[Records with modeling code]
╔══

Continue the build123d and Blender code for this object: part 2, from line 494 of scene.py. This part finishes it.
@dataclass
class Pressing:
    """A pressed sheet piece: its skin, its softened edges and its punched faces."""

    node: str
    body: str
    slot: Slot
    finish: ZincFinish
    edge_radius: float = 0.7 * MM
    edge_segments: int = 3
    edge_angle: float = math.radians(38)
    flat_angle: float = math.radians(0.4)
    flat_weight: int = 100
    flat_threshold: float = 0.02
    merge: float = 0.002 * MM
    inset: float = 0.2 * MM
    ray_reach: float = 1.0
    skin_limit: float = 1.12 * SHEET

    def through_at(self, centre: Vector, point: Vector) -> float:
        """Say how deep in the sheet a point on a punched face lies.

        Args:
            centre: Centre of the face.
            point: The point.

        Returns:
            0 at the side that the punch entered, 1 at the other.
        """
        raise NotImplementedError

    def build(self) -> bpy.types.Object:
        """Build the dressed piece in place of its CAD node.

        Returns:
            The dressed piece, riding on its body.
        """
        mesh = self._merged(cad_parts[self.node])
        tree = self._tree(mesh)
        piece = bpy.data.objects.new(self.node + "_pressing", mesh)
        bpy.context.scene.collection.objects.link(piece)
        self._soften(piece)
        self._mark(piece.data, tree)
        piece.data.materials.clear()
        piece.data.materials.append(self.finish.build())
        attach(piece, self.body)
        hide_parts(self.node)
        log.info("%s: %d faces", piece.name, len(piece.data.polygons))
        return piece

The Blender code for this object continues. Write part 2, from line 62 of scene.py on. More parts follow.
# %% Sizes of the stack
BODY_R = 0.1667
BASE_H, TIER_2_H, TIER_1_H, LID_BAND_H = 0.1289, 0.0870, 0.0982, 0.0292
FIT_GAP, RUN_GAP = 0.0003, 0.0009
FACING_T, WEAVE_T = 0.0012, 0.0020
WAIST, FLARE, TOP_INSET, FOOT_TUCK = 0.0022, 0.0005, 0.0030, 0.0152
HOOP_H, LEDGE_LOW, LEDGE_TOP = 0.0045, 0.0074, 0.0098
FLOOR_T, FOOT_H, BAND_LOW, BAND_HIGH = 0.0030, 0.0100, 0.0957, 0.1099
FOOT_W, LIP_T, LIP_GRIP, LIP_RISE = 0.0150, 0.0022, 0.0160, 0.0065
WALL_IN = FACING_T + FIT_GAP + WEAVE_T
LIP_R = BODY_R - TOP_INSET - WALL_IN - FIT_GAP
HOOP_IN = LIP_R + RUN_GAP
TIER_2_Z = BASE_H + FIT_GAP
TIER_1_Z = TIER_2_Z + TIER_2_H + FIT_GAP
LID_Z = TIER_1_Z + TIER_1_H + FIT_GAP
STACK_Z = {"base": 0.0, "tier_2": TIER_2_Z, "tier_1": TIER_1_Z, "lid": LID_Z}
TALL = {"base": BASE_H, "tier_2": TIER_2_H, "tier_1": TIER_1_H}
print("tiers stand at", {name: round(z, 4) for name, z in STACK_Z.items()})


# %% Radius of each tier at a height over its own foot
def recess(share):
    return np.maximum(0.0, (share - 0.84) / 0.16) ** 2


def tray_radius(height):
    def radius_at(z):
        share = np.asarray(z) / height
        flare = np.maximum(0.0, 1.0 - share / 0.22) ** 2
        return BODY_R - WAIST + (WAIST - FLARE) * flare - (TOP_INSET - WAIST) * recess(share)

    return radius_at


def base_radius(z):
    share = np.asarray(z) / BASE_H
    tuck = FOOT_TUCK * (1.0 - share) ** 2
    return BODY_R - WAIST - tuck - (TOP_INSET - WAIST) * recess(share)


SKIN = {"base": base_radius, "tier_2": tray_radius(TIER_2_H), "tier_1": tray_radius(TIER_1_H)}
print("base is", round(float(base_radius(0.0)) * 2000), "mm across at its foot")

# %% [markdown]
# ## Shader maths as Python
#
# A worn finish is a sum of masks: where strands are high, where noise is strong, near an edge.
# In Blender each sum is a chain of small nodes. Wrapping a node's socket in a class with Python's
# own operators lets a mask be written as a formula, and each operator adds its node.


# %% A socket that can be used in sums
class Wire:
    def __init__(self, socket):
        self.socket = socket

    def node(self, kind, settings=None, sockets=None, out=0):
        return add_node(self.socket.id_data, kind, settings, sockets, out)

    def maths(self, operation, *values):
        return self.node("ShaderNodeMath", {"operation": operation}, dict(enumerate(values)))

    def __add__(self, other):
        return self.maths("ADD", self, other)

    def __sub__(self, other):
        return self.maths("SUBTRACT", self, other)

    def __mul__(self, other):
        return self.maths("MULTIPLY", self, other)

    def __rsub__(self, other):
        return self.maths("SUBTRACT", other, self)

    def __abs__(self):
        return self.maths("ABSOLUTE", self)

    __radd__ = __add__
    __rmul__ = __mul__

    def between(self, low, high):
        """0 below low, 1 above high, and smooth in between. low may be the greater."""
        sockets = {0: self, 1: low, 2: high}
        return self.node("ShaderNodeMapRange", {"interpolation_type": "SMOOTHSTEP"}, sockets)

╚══
╔══

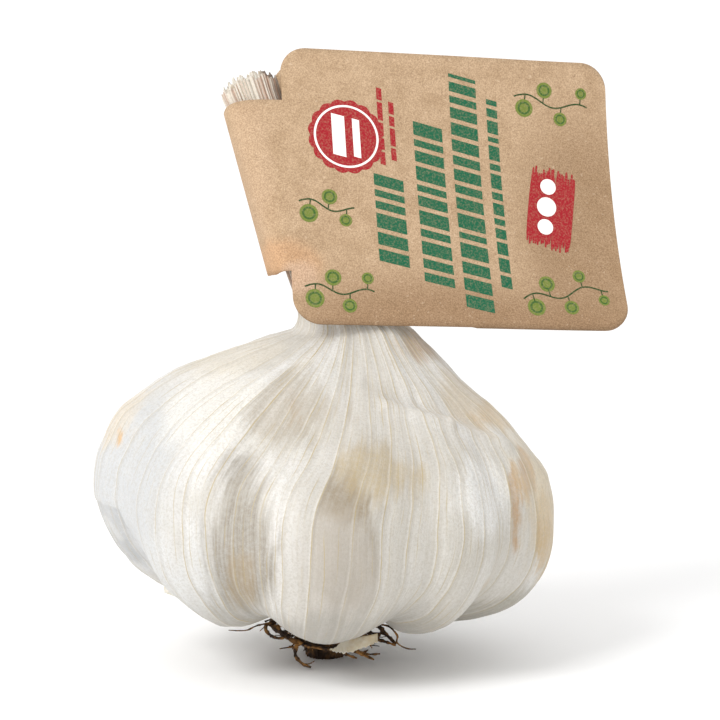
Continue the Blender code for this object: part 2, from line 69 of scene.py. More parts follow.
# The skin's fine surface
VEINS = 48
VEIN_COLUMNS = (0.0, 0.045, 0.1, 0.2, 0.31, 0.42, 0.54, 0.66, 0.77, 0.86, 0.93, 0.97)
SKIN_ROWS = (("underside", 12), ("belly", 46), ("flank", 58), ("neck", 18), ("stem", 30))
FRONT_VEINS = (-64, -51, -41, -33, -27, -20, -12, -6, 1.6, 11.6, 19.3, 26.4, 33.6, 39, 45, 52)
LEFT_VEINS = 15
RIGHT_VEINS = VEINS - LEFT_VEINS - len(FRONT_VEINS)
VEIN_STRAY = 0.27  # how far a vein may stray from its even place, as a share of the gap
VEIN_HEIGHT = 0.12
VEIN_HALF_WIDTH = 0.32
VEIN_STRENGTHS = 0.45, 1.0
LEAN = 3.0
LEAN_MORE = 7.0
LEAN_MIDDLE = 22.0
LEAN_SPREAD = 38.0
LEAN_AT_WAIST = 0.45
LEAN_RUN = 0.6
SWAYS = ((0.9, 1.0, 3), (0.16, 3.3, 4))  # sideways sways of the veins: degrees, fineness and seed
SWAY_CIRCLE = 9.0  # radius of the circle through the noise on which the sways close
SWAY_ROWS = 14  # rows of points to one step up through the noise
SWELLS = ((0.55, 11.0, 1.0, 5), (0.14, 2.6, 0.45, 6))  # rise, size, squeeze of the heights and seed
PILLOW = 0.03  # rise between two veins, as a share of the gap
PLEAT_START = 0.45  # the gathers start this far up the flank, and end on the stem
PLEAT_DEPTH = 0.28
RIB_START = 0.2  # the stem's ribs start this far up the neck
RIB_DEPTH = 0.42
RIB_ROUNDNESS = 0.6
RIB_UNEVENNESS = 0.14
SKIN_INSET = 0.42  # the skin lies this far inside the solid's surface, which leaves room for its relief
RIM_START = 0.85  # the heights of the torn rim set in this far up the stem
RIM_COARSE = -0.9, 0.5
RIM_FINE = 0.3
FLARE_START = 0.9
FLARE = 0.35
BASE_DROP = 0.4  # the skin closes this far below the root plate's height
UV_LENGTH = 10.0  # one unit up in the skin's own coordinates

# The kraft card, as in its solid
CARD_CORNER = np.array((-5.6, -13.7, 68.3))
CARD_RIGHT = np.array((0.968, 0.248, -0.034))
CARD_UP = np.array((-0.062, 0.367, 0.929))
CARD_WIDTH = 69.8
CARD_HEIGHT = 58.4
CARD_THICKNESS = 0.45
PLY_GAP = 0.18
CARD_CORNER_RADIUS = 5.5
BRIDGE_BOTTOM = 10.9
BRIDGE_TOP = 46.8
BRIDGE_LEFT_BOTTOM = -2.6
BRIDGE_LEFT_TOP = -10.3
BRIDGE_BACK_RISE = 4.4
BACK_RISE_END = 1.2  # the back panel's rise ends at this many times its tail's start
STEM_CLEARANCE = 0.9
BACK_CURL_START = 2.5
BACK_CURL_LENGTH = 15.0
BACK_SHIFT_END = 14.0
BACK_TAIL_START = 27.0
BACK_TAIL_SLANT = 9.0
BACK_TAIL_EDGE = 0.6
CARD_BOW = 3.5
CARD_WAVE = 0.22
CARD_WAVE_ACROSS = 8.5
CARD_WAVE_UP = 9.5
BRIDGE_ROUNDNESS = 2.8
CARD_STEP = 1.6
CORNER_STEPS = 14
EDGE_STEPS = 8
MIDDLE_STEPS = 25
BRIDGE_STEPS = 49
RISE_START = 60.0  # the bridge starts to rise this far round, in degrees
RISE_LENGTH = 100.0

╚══

**Task directions:** Identify each line in the records above containing the word "from"; copy those lines.

**Result of the task:**
Continue the build123d and Blender code for this object: part 2, from line 494 of scene.py. This part finishes it.
The Blender code for this object continues. Write part 2, from line 62 of scene.py on. More parts follow.
Continue the Blender code for this object: part 2, from line 69 of scene.py. More parts follow.
VEIN_STRAY = 0.27  # how far a vein may stray from its even place, as a share of the gap